If your estate is well below those thresholds, an IDGT likely isn’t worth the legal cost and complexity. But for estates that exceed the exemption, or that hold rapidly appreciating assets like a growing business, the IDGT can transfer significant wealth to the next generation at a fraction of the tax cost of simply leaving everything through a will.

The strategy works especially well when the grantor holds assets expected to appreciate substantially, when AFR interest rates are low (making installment sales cheaper), and when the grantor can comfortably afford to pay income taxes on the trust’s earnings out of their remaining personal assets.

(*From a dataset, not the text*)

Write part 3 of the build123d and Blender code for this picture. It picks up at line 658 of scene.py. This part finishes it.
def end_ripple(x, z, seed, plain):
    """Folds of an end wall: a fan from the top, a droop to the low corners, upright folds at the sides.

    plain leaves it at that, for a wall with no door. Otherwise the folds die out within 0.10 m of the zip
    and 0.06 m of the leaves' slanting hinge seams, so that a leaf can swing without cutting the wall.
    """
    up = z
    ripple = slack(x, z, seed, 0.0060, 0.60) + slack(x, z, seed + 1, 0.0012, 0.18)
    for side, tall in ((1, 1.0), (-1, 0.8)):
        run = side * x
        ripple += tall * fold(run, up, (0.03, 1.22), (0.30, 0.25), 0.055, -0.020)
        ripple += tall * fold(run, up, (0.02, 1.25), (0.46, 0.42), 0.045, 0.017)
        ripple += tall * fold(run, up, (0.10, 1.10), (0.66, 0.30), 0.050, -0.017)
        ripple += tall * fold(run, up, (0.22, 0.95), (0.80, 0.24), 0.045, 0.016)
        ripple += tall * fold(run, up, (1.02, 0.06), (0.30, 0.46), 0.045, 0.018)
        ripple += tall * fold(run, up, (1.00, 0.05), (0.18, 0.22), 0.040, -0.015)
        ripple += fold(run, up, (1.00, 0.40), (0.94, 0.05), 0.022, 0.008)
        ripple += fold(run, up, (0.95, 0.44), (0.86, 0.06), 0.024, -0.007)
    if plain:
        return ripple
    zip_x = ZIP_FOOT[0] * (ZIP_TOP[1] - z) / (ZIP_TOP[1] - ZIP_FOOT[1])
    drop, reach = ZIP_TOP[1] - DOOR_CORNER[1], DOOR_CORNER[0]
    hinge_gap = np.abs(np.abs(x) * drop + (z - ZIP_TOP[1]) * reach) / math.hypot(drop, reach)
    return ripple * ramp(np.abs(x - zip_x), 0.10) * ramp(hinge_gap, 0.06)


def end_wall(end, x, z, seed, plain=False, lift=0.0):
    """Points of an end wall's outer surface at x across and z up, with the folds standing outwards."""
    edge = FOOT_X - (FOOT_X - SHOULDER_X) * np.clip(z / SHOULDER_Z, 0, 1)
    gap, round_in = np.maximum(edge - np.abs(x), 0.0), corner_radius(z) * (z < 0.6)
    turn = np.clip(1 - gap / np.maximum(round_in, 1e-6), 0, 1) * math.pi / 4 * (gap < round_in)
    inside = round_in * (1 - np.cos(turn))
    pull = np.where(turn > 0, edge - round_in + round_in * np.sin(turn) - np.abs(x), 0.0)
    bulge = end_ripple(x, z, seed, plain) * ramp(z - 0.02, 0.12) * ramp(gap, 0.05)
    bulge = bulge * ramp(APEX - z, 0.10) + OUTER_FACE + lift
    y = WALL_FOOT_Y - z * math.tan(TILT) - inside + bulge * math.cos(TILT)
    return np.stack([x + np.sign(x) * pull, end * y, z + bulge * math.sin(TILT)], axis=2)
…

If paying those taxes would strain the grantor’s finances, the structure loses its appeal.

How an IDGT Gets Set Up

Creating an IDGT involves drafting an irrevocable trust document that deliberately includes one or more provisions triggering grantor trust status for income tax purposes. Common triggers include giving the grantor the power to substitute trust assets for assets of equal value, or naming the grantor’s spouse as a permissible beneficiary of the trust. The trust document must be carefully written so that these provisions create income tax ownership without pulling the assets back into the estate for estate tax purposes.

Once the trust is established and funded (either through an outright gift, an installment sale, or both), it operates as its own legal entity. It holds title to its assets, can have its own bank and investment accounts, and makes distributions to beneficiaries according to its terms. The grantor reports the trust’s income on their personal Form 1040 each year but has no right to reclaim the assets or redirect them for personal use.

The setup typically involves an estate planning attorney to draft the trust, a financial advisor or CPA to structure the installment sale and valuation, and often an independent appraiser if the asset being transferred is a business interest or real estate. Legal and appraisal fees vary widely depending on the complexity of the estate, but the costs are generally modest relative to the potential tax savings for estates well above the exemption threshold.